47 – The use of the phrase ‘recently departed’ was intended to refer more to the fact that Jack had absconded rather than anything more morbid.
51 – Sadly not. I am what I say – a constant lurker and occasional poster. I first came here for the ’05 Tory leadership race and was fascinated by Jack and his constant calls for ‘Our Ken’. It’s been sad to see him disappear.
The poll is encouraging for Labour, but out of line with the other five, all of which place the Conservatives on 40%+, so I suspect it’s an outlier.
I do not believe the Lib Dems’ fortune in the minds of the electorate (especially those that vote) varies anywhere near as much as the polls show. The bottom line is that Lib Dems are very popular with exactly the same socio-economic group in about 150 constituencies, get nowhere in about 300 with exactly the same type of people and the rest are in the middle.
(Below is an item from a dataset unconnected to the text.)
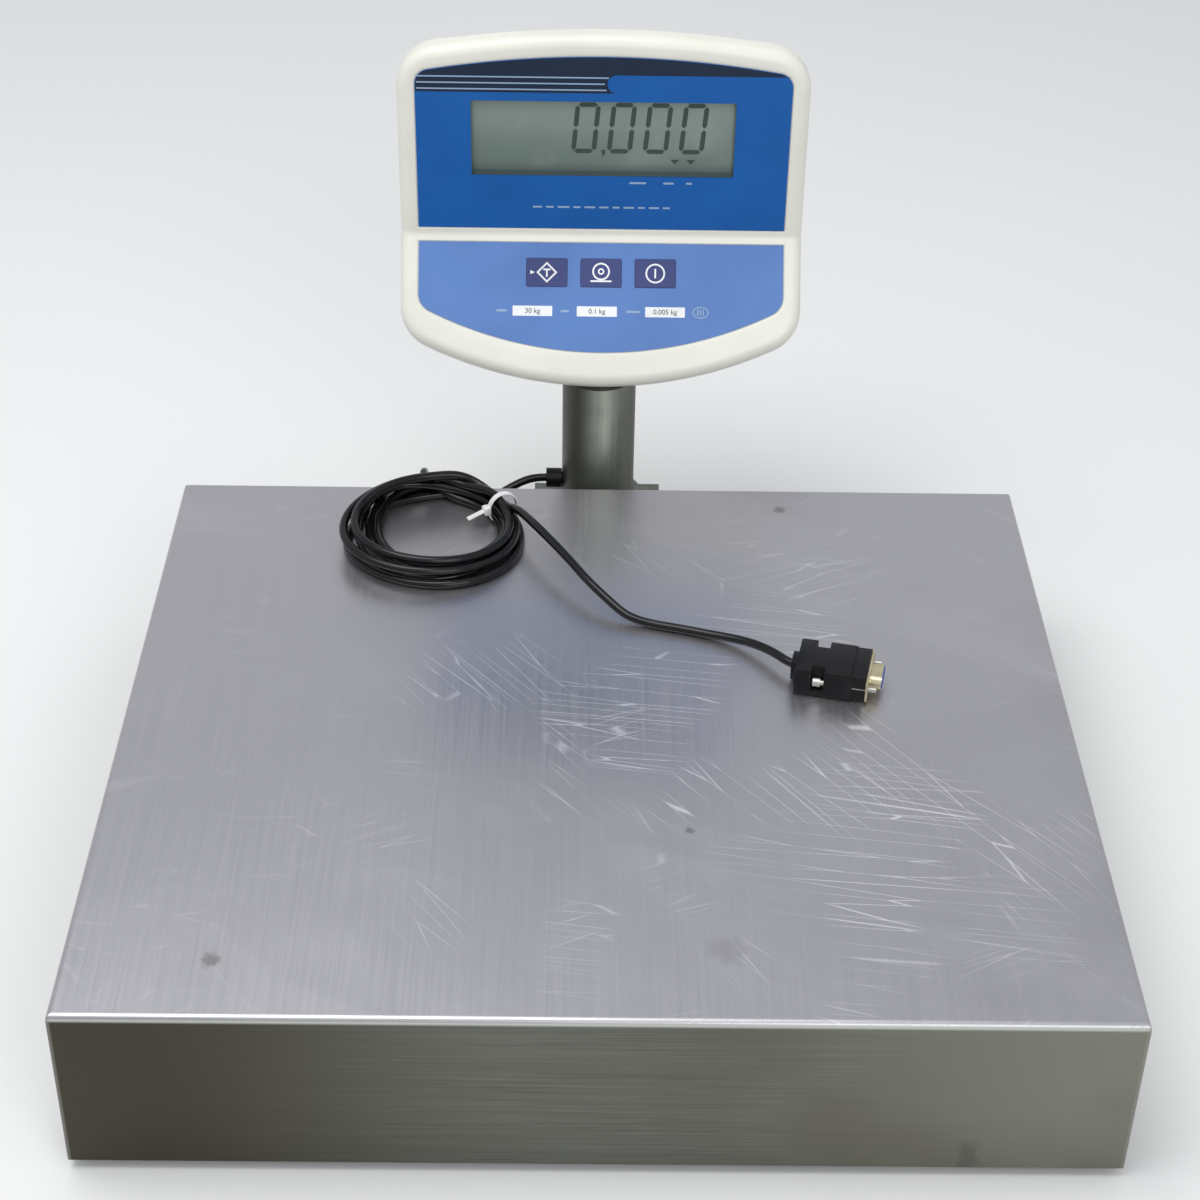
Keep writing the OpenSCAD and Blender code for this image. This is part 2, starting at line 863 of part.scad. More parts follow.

It only needs the pollsters to take a few stray samples over-representing or under-representing Lib Dem targets (without the socio-economic sample altering at all) for the Lib Dem share of what they publish to fluctuate wildly.
That ANY poll shows ANY lead for Brown at the moment astonishes me. I dislike David Cameron and George Osborne intensely, and am dead set against the Tories. Others I know feel the same. None of us, however, feel anything but despair about how the government has come across in recent weeks.